I’m late on getting to this story, but I am assuming I am not the only one who learned about The Boy, the Mole, the Fox and the Horse while watching the Oscars last Sunday night. I loved it, even though they didn’t use an Oxford comma in the title.
Over the past year or so, I have seen the book at friends’ houses, and even thumbed through it, but I still have not read it. I’m not sure why. The appearance of the book intimates a kinship with The Little Prince and The House at Pooh Corner–both favorites–but I never got past the cover. Though I still haven’t read the book (I will, shortly!), I watched the movie this afternoon. Twice.
The movie opens with a young boy walking across an unending snow-covered landscape with nothing in site, until a mole pops up through the snow to ask why the boy is there. He is lost, he says, and is trying to find his way home. The Mole befriends the Boy, and also expresses his love for cake. In fact, it feels like the Mole is searching for cake the way the Boy is looking for home. He asks the Boy what he wants to be when he grows up, and the Boy answers, “Kind.”

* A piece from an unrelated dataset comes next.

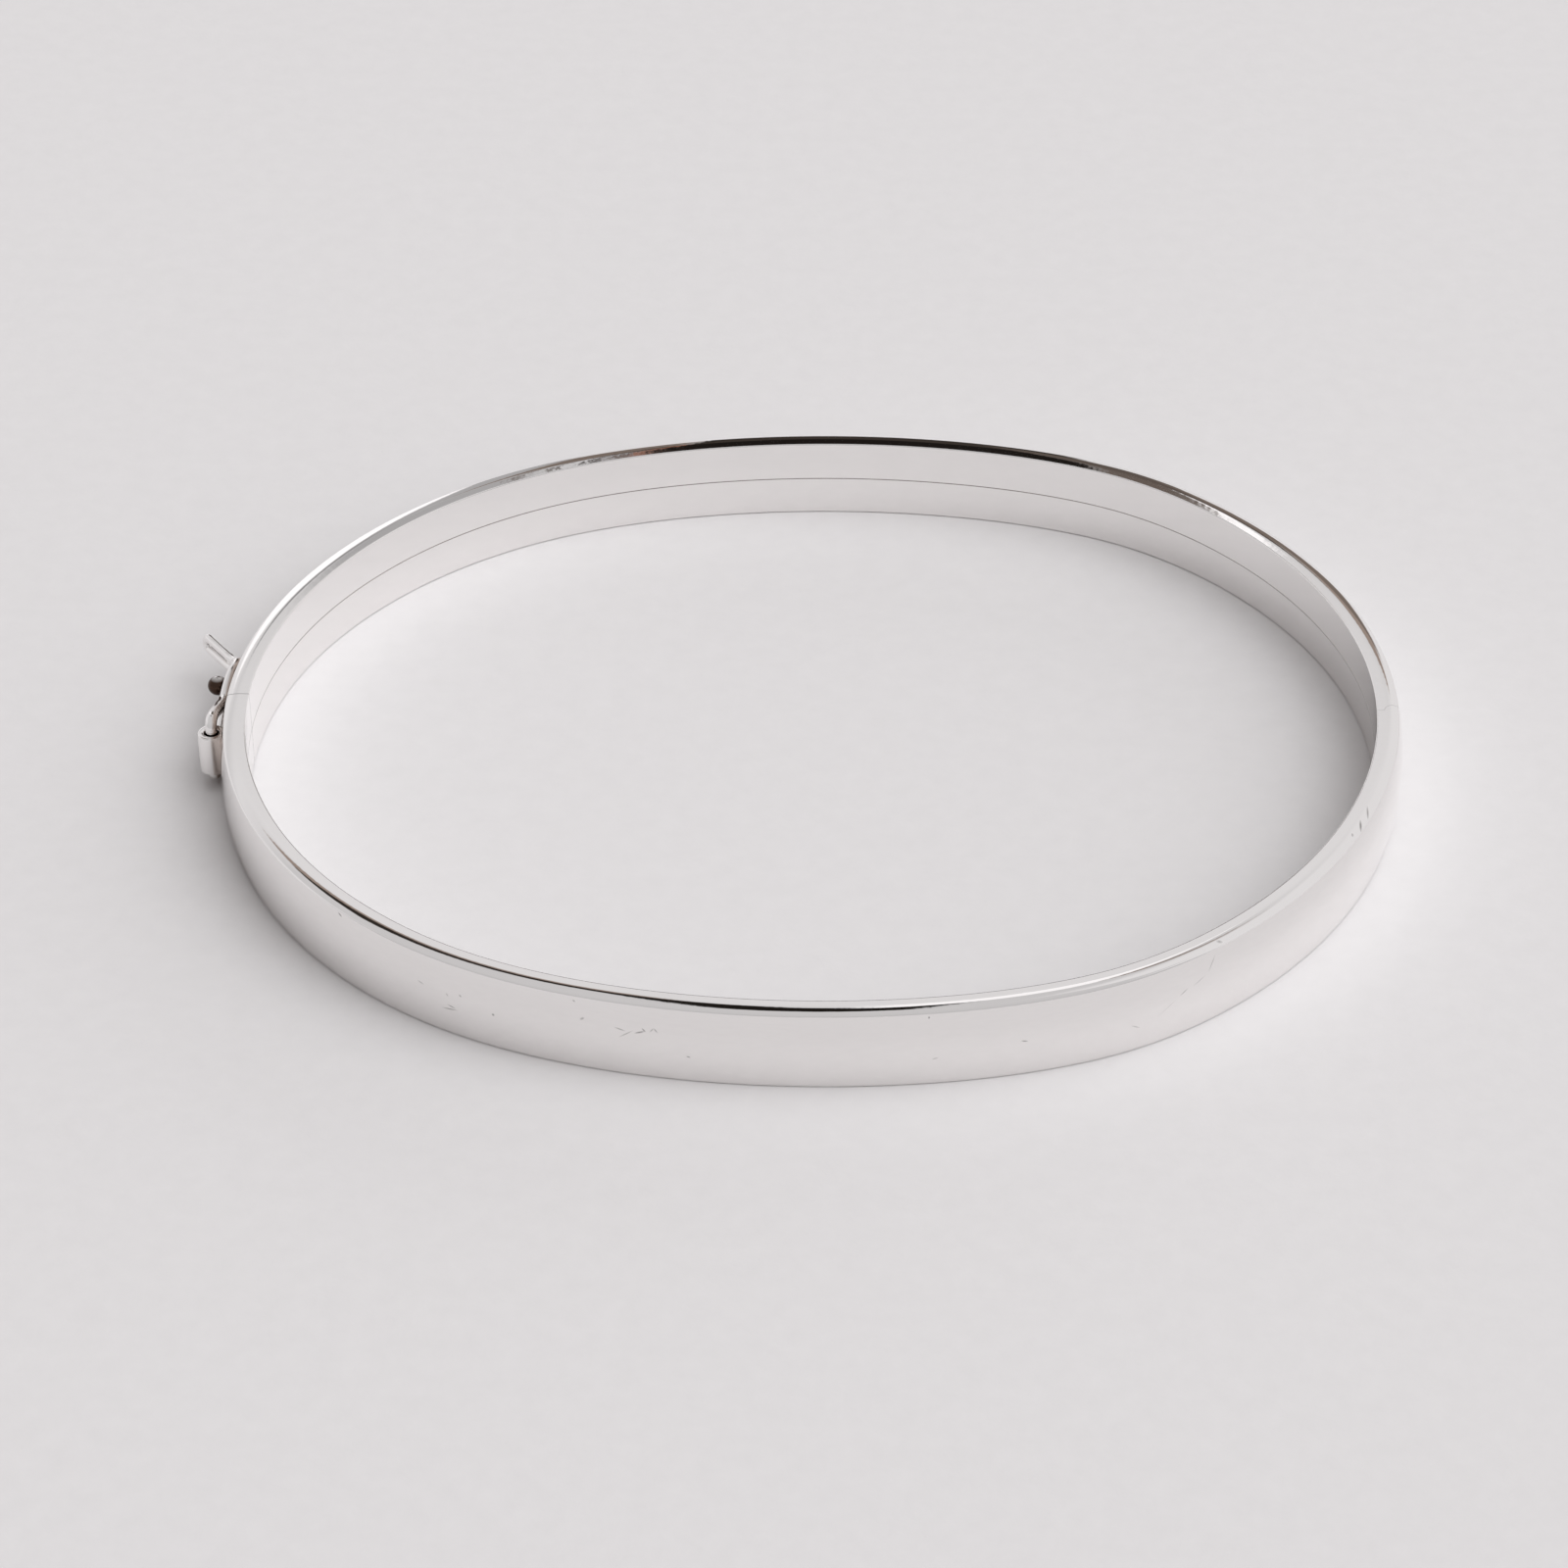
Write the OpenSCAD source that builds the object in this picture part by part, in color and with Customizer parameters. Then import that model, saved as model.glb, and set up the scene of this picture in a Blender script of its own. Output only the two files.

“Nothing beats kindness,” the Mole replies, “it sits quietly beyond all things.
He says a wise mole told him you could always get home by following the river and their journey begins. When they find a river, the boy wonders how to figure out which way to go.
The Mole answers, “If at first you don’t succeed, have some cake.”
As the tale unfolds, the meet the Fox, who has to be freed from a snare, and the Horse, who is also alone. There are plenty of reasons for them not to be together, but they choose one another as they navigate the landscape of lostness. They choose each other in profound and understated ways.
As the afternoon turned into evening, we went to our Lenten Supper and Discussion at church. We have been reading and talking about Forgive Us: Confessions of a Compromised Faith chapter by chapter. Tonight, Clara, one of our pastoral interns, led the discussion about how the American Church has treated Indigenous people. Home played a huge part there as well, since colonizers made a home here by taking way, well, destroying the home of the Native folks.
Though I wrote those last sentences in past tense, the displacement continues a way that is egregious and invisible at the same time. Unlike the quartet in the snowy forest, we have not chosen each other; we simply chose ourselves. We took what we wanted. We keep taking.
When the Boy and the Mole first meet the Fox face to face, he is in a snare. The Mole approaches him and the Fox stretches the ties that bind him as far as he can towards the Mole and says, “If I were free I would kill you.”
The Mole moves closer and before he chews through snare says, “If I don’t free you, you will die.”
If the story were rewritten as a fable of American history, the Fox, once freed, would have turned on the Mole and killed him, but he didn’t, which means we could have made different choices. We still can. We must, if we are to survive. Listen to this exchange:
The Mole: Sometimes, I want to say, “I love you, all.” But I find it difficult.
The Boy: Do you?
The Mole: Yes, so I say something like, “I’m glad we’re all here.”
The Boy: Okay.
The Mole: I’m glad we’re all here.
The Boy: We’re so glad we’re here too.
Our obsession with ownership is malignant. It is eating us alive.
There is enough. We are enough. I know it sounds simple–to simple for those who want to complicate it with greed and power–but “I’m glad we’re all here” is a pretty good way to say I love you.